Performance tuning problem with iput_vara_double/wait_all

Sun Dec 30 09:27:00 CST 2012

Hi Dr. Liao,

1. Why the code would produce file type that against the requirement?
Does it mean that the I/O of each process will span all the datasets, and may result in decreasing offsets?

2. As Phil said, can we deconstruct the write call and sort the offsets before performing the actual collective write? I didn't understand why we need more space for the sorting, can we just perform the desconstructing and sorting together during the traditional aggregator assignment (when the requests are sorted and the aggregators are assigned with patitioned requests)?

Jialin

________________________________________
From: parallel-netcdf-bounces at lists.mcs.anl.gov [parallel-netcdf-bounces at lists.mcs.anl.gov] on behalf of Wei-keng Liao [wkliao at ece.northwestern.edu]
Sent: Friday, December 28, 2012 11:29 AM
To: parallel-netcdf at lists.mcs.anl.gov
Subject: Re: Performance tuning problem with iput_vara_double/wait_all

Hi, Phil,

I have seen cases that the read access patterns are orthogonal to
write patterns.
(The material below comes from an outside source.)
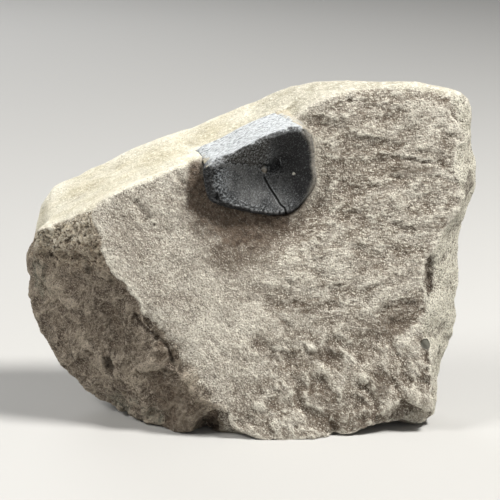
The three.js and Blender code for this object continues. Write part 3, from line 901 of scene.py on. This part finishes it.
def bone_details(skin, grain_height):
    """The end face: a bevel, a broken part above a straight edge, a crack, a swelling and a lost corner."""
    points = skin.points
    u, v, w = bone_frame(points)
    share, ragged, part = bone_regions(points)
    face = ramp(-3.5, -1.5, w)
    outer = ramp(0.84, 1, share)
    drop = 1.3 * outer * part["lower"] * face + 0.35 * outer * face * part["right"]
    drop += 0.3 * part["broken"] * ramp(0.98, 0.9, share) * ramp(0.3, 0.45, share)
    coarse = np.clip(1 - 0.75 * part["plate"] - 0.8 * part["right"] * ramp(0.95, 0.85, share), 0, 1)
    drop += grain_height / MM * lattice_noise(points, 0.42, 52, 3, 0.7) * coarse * (w > -6)
    rubble = ramp(-7.5, -10.5, u) * ramp(1.2, 0.2, v) * (w > -3)
    rubble = np.maximum(rubble, 0.8 * ramp(0.36, 0.2, share) * (w > -6))
    drop += 0.17 * lattice_noise(points, 0.32, 53, 2, 0.6) * rubble
    film = ramp(0, 0.6, FILM_EDGE + FILM_SLOPE * u - w) * ramp(1.5, 4, v) * (share > 0.93)
    skin.sink(-0.12 * film)
    _, away, along = line_offset(np.column_stack([u, v]), BONE_CRACK)
    drop += 0.4 * np.exp(-(away / (0.13 + 0.06 * ragged)) ** 2) * ramp(0, 0.1, along) * (w > -5)
    skin.points -= drop[:, None] * BONE_FORWARD
    each(dent, skin, (bone_place(-1.76, -0.98, -3.9), 0.8, -0.5, ROUND, 0),
         (bone_place(0.33, 0.02, -4.5), 2.2, 0.4, ROUND, 0), (bone_place(-11.3, -5, -0.5), 1.1, 0.9))
    grab(skin, bone_place(-13.2, 1.6, -2.5), 2.2, (0.7, 0, -0.7))


def bone_masks(skin):
    """Stores where each finish of the bone goes."""
    points = skin.points
    u, v, w = bone_frame(points)
    share, ragged, part = bone_regions(points)
    # the upper side walls are painted pale: partly the paler fibrous bone, partly painted light where they
    # face up
    side = ramp(0.5, 0.2, skin.normals @ BONE_FORWARD) * ramp(-3.5, -0.5, v)
    wall_lip = ramp(0.93, 0.99, share + 0.06 * ragged) * part.pop("upper_left") * (w > -2)
    outer = share + 0.02 * ragged
    behind = FILM_EDGE + FILM_SLOPE * u - w + 0.5 * ragged
    film = ramp(-0.25, 0.35, behind) * ramp(0, 3.5, v) * ramp(0.95, 0.985, outer)
    tip = patch(points, bone_place(-14, 1.4, -1.5), 1.9, (1, 3, 1), soft=0.7) * (v > 0.4)
    # painted shadow: the left wall, the lower flank and the lost corner are painted near-black
    left_edge = ramp(-10.9, -11.7, u + 0.4 * ragged) * ramp(1, 0.3, v)
    lower_edge = ramp(0.83, 0.89, outer) * ramp(-3.2, -4.4, v)
    corner = patch(points, bone_place(-10.9, -4.6, -1), 2, soft=0.3)
    _, away, along = line_offset(np.column_stack([u, v]), BONE_CRACK)
    skin.attributes(
        **part,
        wall=np.clip(side + wall_lip, 0, 1), lip=ramp(0.8, 0.97, share + 0.05 * ragged),
        film=np.maximum(film, tip), bulge=skin.bulge(3),
        knot=patch(points, bone_place(-1.76, -0.98, -3.8), 0.75, (0.85, 1.2, 1.2), ragged=0.2),
        speck=patch(points, bone_place(3.38, -1.31, -2.1), 0.3, soft=0.8),
        flank=np.maximum(np.maximum(left_edge, lower_edge), corner),
        edge=ramp(0.8, 0.92, outer) * ramp(3.5, 5.5, u) * ramp(-7, -3, v),
        crack=ramp(0.3, 0.12, away + 0.06 * ragged) * ramp(0, 0.06, along) * (w > -6),
        rubble=ramp(-7.5, -10.5, u + 0.6 * ragged) * ramp(1.2, 0.2, v))


def bone_material(settings):
    material, graph = new_material("Fossil bone")
    mix, noise = graph.mix, graph.noise
    wall, plate, broken, right, lower, lip, film, knot, speck, flank, edge, rubble, bulge, crack = (
        graph.attributes("wall plate broken right lower lip film knot speck flank edge rubble bulge crack"))
    fibre = noise(0.26, 3, 0.65, (0, 27, -8), (2.6, 1, 1), seed=1)
    grain = noise(0.26, 3, 0.7, seed=2)
    cloud = noise(2.2, 3, seed=3)
    pale = mix(fibre.over(0.36, 0.58), rgb(128, 132, 135), settings.pale)
    film_colour = mix(grain.over(0.35, 0.65), rgb(150, 138, 116), rgb(206, 197, 172))
    colour = graph.layered(rgb(58, 59, 60), [
        (cloud.over(0.35, 0.65), rgb(82, 83, 84)),
        # the right part of the end face: partly the dark bone, partly painted shade in the cup
        (right * 0.85, settings.dark_bone_and_shade),
        # partly the smoother plate, partly painted light on the lower left of the cup
        (plate * cloud.over(0.3, 0.6) * 0.7, rgb(100, 100, 99)),
        # partly the broken surface, partly painted shade on the upper left of the cup
        (broken * 0.7, rgb(50, 45, 38)),
        (grain.over(0.5, 0.68) * (1 - plate * 0.4) * (1 - right * 0.75) * 0.75, rgb(168, 172, 173)),
        (grain.over(0.5, 0.32) * (1 - right * 0.5) * 0.7, rgb(30, 30, 31)),
        # painted highlight along the rounded rim, with the grain
        (lip * (0.25 + grain.over(0.4, 0.65) * 0.5) * (1 - lower * 0.5), rgb(122, 124, 124)),
        # pale fibrous side wall, partly painted light on the walls that face up
        (wall * 0.96, pale),
        (fibre.over(0.45, 0.3) * wall * 0.55, rgb(96, 100, 104)),
        (rubble * grain.over(0.46, 0.58) * 0.45, rgb(136, 144, 152)),
        # painted shadow on the left wall, the lower flank and the lost corner
        (flank * 0.88, rgb(26, 25, 26)),
        (film * 0.92, film_colour),
        (edge * (0.5 + grain.over(0.4, 0.6) * 0.4), rgb(140, 134, 123)),
        (knot, rgb(132, 122, 107)),
        (speck, rgb(190, 186, 176)),
        # painted highlight on small bumps, and painted shade in small hollows
        (bulge.over(0.01, 0.06) * (1 - right * 0.7) * (1 - flank * 0.7) * 0.45, rgb(170, 173, 174)),
        (bulge.over(-0.01, -0.05) * 0.7, rgb(16, 16, 16)),
        (crack * 0.9, rgb(10, 10, 10))])
    height = grain * (0.9 - plate * 0.5 - right * 0.5) + fibre * wall
    graph.finish(colour, height, relief=0.22, roughness=0.6, specular=0.22)
    return material


# ---- the operators ----

def settle(obj, material):
    """Gives a piece its one material and smooth shading."""
    obj.data.materials.clear()
    obj.data.materials.append(material)
    obj.data.polygons.foreach_set("use_smooth", np.ones(len(obj.data.polygons), bool))


class LimestoneOperator(bpy.types.Operator):
    """Model the block of limestone and finish its surface"""
    bl_idname = "fossil.limestone"
    bl_label = "Limestone block"

    def execute(self, context):
        settings = context.scene.fossil_limestone
        obj = even_copy("matrix", "matrix_stone", settings.mesh_size)
        skin = Skin(obj.data)
        skin.smooth(3)
        for part in (flatten_front, break_left, break_foot, break_right, break_front, close_seam):
            part(skin)
        stone_masks(skin)
        skin.store()
        material = limestone_material(settings)
        apply_relief(obj, settings, material)
        thin_out(obj)
        skin = Skin(obj.data)
        keep_inside(skin)
        stone_masks(skin)
        skin.store()
        settle(obj, material)
        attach(obj, "root")
        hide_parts("matrix")
        return {"FINISHED"}


class BoneOperator(bpy.types.Operator):
    """Model the vertebra's centrum and finish its surface"""
    bl_idname = "fossil.centrum"
    bl_label = "Vertebra"

    def execute(self, context):
        settings = context.scene.fossil_bone
        obj = even_copy("vertebra", "vertebra_centrum", settings.mesh_size)
        skin = Skin(obj.data)
        skin.smooth(8)
        bone_details(skin, settings.grain_height)
        bone_masks(skin)
        skin.store()
        settle(obj, bone_material(settings))
        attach(obj, "root")
        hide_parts("vertebra")
        return {"FINISHED"}


class StudioOperator(bpy.types.Operator):
    """Set the floor, the lights and the camera"""
    bl_idname = "fossil.studio"
    bl_label = "Studio"

    def execute(self, context):
        scene = context.scene
        settings = scene.fossil_studio

        floor_mesh = bpy.data.meshes.new("Floor")
        corners = [(x * FLOOR_HALF, y * FLOOR_HALF, 0) for x, y in ((-1, -1), (1, -1), (1, 1), (-1, 1))]
        floor_mesh.from_pydata(corners, [], [(0, 1, 2, 3)])
        floor = new_object("Floor", floor_mesh)
        material, graph = new_material("Pale floor")
        graph.surface({"Base Color": (*rgb(*FLOOR_COLOUR), 1.0), "Roughness": 0.8})
        floor_mesh.materials.append(material)
        floor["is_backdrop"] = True

        low, high = [Vector(corner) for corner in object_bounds()]
        middle = (low + high) / 2
        for name, offset, size, colour in LIGHTS:
            data = bpy.data.lights.new(name, "AREA")
            data.shape = "DISK"
            data.size = size
            data.energy = getattr(settings, name.lower() + "_power")
            data.color = colour
            light = new_object(name, data)
            light.location = middle + offset
            light.rotation_euler = (-offset).to_track_quat("-Z", "Y").to_euler()

        world = bpy.data.worlds.new("Studio")
        world.use_nodes = True
        background = world.node_tree.nodes["Background"]
        background.inputs["Color"].default_value = SKY_COLOUR
        background.inputs["Strength"].default_value = SKY_STRENGTH
        scene.world = world
        scene.view_settings.view_transform = "Standard"

        data = bpy.data.cameras.new("Camera")
        data.lens = settings.lens
        data.clip_start = 0.01
        camera = new_object("Camera", data)
        level = math.cos(settings.elevation)
        forward = Vector((math.sin(settings.azimuth) * level, math.cos(settings.azimuth) * level,
                          -math.sin(settings.elevation)))
        turn = forward.to_track_quat("-Z", "Y").to_matrix().to_4x4() @ Matrix.Rotation(settings.roll, 4, "Z")
        camera.matrix_world = Matrix.Translation(Vector(CAMERA_AIM) * MM - settings.distance * forward) @ turn
        scene.camera = camera
        return {"FINISHED"}


class FossilPanel(bpy.types.Panel):
    """Lists the steps that build the fossil"""
    bl_idname = "VIEW3D_PT_fossil"
    bl_label = "Fossil"
    bl_space_type = "VIEW_3D"
    bl_region_type = "UI"
    bl_category = "Fossil"

    def draw(self, context):
        for operator, settings in zip(OPERATORS, SETTINGS):
            box = self.layout.box()
            box.operator(operator.bl_idname)
            group = getattr(context.scene, settings)
            for name in SETTINGS[settings].__annotations__:
                box.prop(group, name)


OPERATORS = [LimestoneOperator, BoneOperator, StudioOperator]
SETTINGS = {"fossil_limestone": LimestoneSettings, "fossil_bone": BoneSettings,
            "fossil_studio": StudioSettings}


def register():
    for cls in [*SETTINGS.values(), *OPERATORS, FossilPanel]:
        bpy.utils.register_class(cls)
    for name, cls in SETTINGS.items():
        setattr(bpy.types.Scene, name, PointerProperty(type=cls))


def unregister():
    for name in SETTINGS:
        delattr(bpy.types.Scene, name)
    for cls in [FossilPanel, *OPERATORS, *SETTINGS.values()]:
        bpy.utils.unregister_class(cls)


def main():
    register()
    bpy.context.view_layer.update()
    bpy.ops.fossil.limestone()
    bpy.ops.fossil.centrum()
    bpy.ops.fossil.studio()


if __name__ == "__main__":
    main()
Data layout reorganization is commonly performed
off line.

You are very welcomed to to give a try to sort the file offsets.
Please note that while sorting the file offsets, you also have
to move the buffer data along with the offsets. There may be an
additional memory space required for this. If you found a nice
solution and successfully implemented it, it will be very useful
for PnetCDF.

Wei-keng

On Dec 27, 2012, at 5:18 PM, Phil Miller wrote:

> So, it turns out that if I transpose the file to be (pft, week, lat,
> lon), with only the minimal necessary changes to the code, I get over
> 1GB/second, which is fast enough for our needs. I'll have to see if
> the transposition will require any changes more substantial than the
> corresponding read code in this application, but I think the immediate
> problem is basically solved.
>
> As for the broader issue of higher-level aggregation and
> non-decreasing file offsets, might it be possible to deconstruct and
> sort the write requests as they're provided? If this would be useful
> to pNetCDF, I may see about implementing it.
>
> On Thu, Dec 27, 2012 at 3:56 PM, Wei-keng Liao
> <wkliao at ece.northwestern.edu> wrote:
>> Hi, Phil,
>>
>> Sorry, I misread your codes.
>> My understanding now is that each process is writing 24*52 array elements
>> and each of them is written to a file location with a (numlon*numlat)
>> distance apart from its next/previous element.
>>
>> PnetCDF nonblocking APIs define an MPI derived data type as
>> a file type to represent the file access layout for that call. Then all
>> file types are concatenated into a single one which is later used to
>> make a call to MPI collective write.
>>
>> The problem is MPI-IO requires the file type contains monotonic non-decreasing
>> file offsets. So your codes will produce a cocatenated file type that is
>> against this requirement and result in PnetCDF unable to aggregate the
>> requests the way you think it should be. At the end, PnetCDF will make
>> several MPI collective I/O calls and each of them accessing non-contiguous
>> file locations.
>>
>> Maybe a high-level aggregation will be unavoidable in your case.
>>
>> Wei-keng
>>
>> On Dec 27, 2012, at 3:03 PM, Phil Miller wrote:
>>
>>> On Thu, Dec 27, 2012 at 2:47 PM, Wei-keng Liao
>>> <wkliao at ece.northwestern.edu> wrote:
>>>> It looks like you are writing one array element of 8 bytes at a time.
>>>> Performance will definitely be poor for this I/O strategy.
>>>>
>>>> Please check if the indices translated by mask are actually continuous.
>>>> If so, you can replace the loop with one write call.
>>>
>>> Hi Wei-keng,
>>>
>>> I don't think it should be 8 bytes (1 element) at a time - each call
>>> should deposit 24*52 elements of data, spanning the entirety of the
>>> pft and weeks dimensions. Do you mean that because the file data isn't
>>> contiguous in those dimensions, the writes won't end up being
>>> combined?
>>>
>>> I could see what happens if I transpose the file dimensions to put pft
>>> and weeks first, I guess.
>>>
>>> Further, the documentation seems to indicate that by using collective
>>> data mode and non-blocking puts, the library will use MPI-IO's
>>> collective write calls to perform a two-phase redistribute-and-write,
>>> avoiding actually sending any tiny writes to the filesystem.
>>>
>>> Perhaps I've misunderstood something on one of those points, though?
>>>
>>> As for the mask continuity, they're explicitly not continuous. It's
>>> round-robin over the Earth's surface, so as to obtain good load
>>> balance, with gaps where a grid point is over water versus land. I
>>> have some other code that I'm adding now that fills in the gaps with a
>>> sentinel value, but making even those continuous will be challenging.
>>>
>>> Phil
>>